Takeaway: The Next Watch

Chasing alpha through the summer heat of 2020 days of DeFi taught me that the most profitable trades come from understanding structural shifts, not price action. The Hormuz tax proposal, even if it never becomes law, has already done its damage by injecting uncertainty into the global energy price discovery mechanism.

Signal to Track, in order of importance: 1. Trump's formal inclusion in official campaign platform — July GOP convention. If it's there, it's real. 2. Iranian naval exercises in the Gulf — any mine-laying drills or IRGC boat swarming tests. 3. Maersk or MSC issuing 'Hormuz surcharge' notices — that's the signal that shipping is pricing it in. 4. Brent back-month spreads — a widening above $5/bbl signals genuine supply tightness. 5. Crypto's response function — if BTC breaks below $60k on the news, expect a 15–20% correction before the hedge fund crowd steps in.
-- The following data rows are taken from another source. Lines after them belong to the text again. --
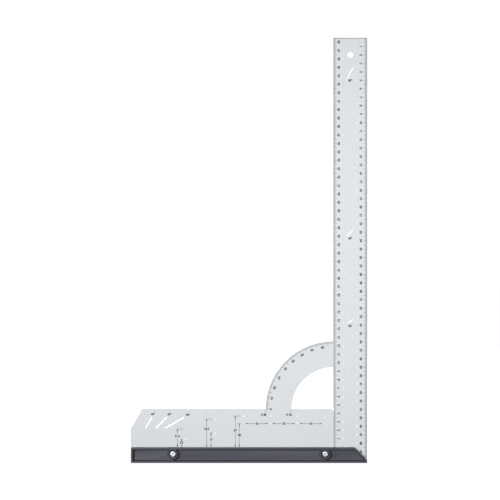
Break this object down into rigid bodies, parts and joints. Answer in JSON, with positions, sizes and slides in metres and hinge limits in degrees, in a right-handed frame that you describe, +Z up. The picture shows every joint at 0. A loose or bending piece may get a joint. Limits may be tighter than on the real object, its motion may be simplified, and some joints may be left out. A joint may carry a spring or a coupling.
{
  "type": "carpenter's marking square with protractor arc",
  "caption": "L-shaped marking square: thin aluminium blade with centimetre scales, pencil holes, mitre slots and a quarter protractor, screwed between the two halves of a plastic stop rail",
  "frame": {"origin": "On the surface that the stop rail stands on, under the middle of the square's width, in the mid-plane of the blade", "axes": "+Z up along the ruler leg, +X towards the ruler leg, -Y towards the user who reads the scales"},
  "size_m": [0.28, 0.02, 0.503],
  "materials": {
    "anodised_aluminium": "fine satin anodised sheet with black printed scales",
    "grey_plastic": "dark grey moulded plastic with a fine matt grain",
    "zinc_screw": "bright zinc-plated screw head",
    "zinc_washer": "zinc-plated spring washer",
    "zinc_nut": "zinc-plated hexagon nut"
  },
  "bodies": {
    "square": {"blade": "anodised_aluminium", "stop_rail_front": "grey_plastic", "stop_rail_rear": "grey_plastic", "nut_left": "zinc_nut", "nut_right": "zinc_nut"},
    "washer_body_left": {"washer_left": "zinc_washer"},
    "screw_body_left": {"screw_left": "zinc_screw"},
    "washer_body_right": {"washer_right": "zinc_washer"},
    "screw_body_right": {"screw_right": "zinc_screw"}
  },
  "joints": [
    {"name": "screw_travel_left", "type": "slide", "parent": "square", "child": "washer_body_left", "axis": [0, -1, 0], "range_m": [0, 0.00315]},
    {"name": "screw_turn_left", "type": "hinge", "parent": "washer_body_left", "child": "screw_body_left", "pos_m": [-0.09, 0, 0.0105], "axis": [0, -1, 0], "range_deg": [0, 1620]},
    {"name": "screw_travel_right", "type": "slide", "parent": "square", "child": "washer_body_right", "axis": [0, -1, 0], "range_m": [0, 0.00315]},
    {"name": "screw_turn_right", "type": "hinge", "parent": "washer_body_right", "child": "screw_body_right", "pos_m": [0.09, 0, 0.0105], "axis": [0, -1, 0], "range_deg": [0, 1620]}
  ],
  "couplings": [
    {"joint": "screw_turn_left", "follows": "screw_travel_left", "rad_per_m": 8976},
    {"joint": "screw_turn_right", "follows": "screw_travel_right", "rad_per_m": 8976}
  ]
}
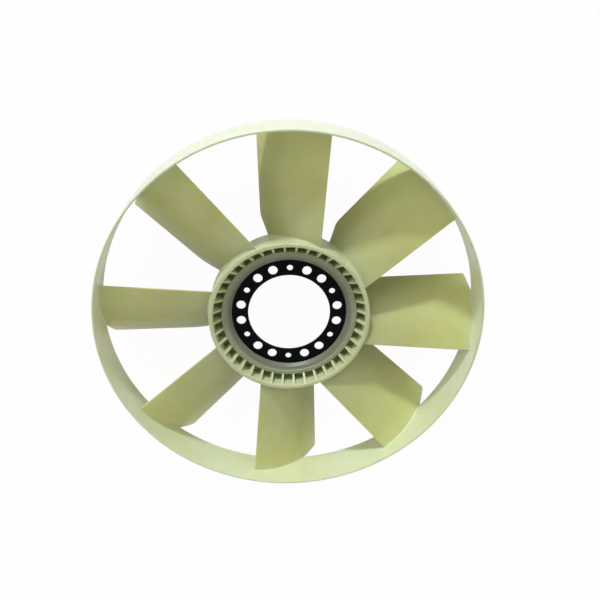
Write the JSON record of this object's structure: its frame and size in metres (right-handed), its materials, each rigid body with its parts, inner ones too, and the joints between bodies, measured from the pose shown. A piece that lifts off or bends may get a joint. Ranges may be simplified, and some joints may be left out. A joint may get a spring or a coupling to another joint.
{
  "type": "axial fan impeller",
  "caption": "Ring-shrouded axial fan impeller: a one-piece nylon moulding of hub, pitched blades and outer ring round a bolted steel hub plate.",
  "frame": {"origin": "on the axis of rotation, at the front face of the steel hub plate", "axes": "+Z along the axis of rotation, out of the front of the fan; +Y through the middle of a blade and a small hole"},
  "size_m": [0.692, 0.692, 0.1066],
  "materials": {
    "natural_nylon": "satin, slightly translucent",
    "black_coated_steel": "satin black coating"
  },
  "bodies": {
    "root": {"fan_moulding": "natural_nylon", "hub_insert_plate": "black_coated_steel"}
  },
  "joints": []
}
The market moves fast; we move faster. This isn't just an oil story — it's a structural test of the global financial system's ability to absorb sovereign-level friction. Bitcoin sits at the intersection of that friction, positioned either as the beneficiary of de-dollarization or the victim of a liquidity crunch. Either way, the next 90 days will define the trend for H2 2024.

From protocol wars to community traps: The biggest trap here is thinking this is a singular event. It's not. It's a pilot for a broader doctrine of 'economic sovereignty monetization.' If Hormuz works, what's next? The Malacca Strait? The Suez Canal? The South China Sea? The global trading system is about to get a lot more expensive, and a lot more volatile. The only question is which assets survive the repricing.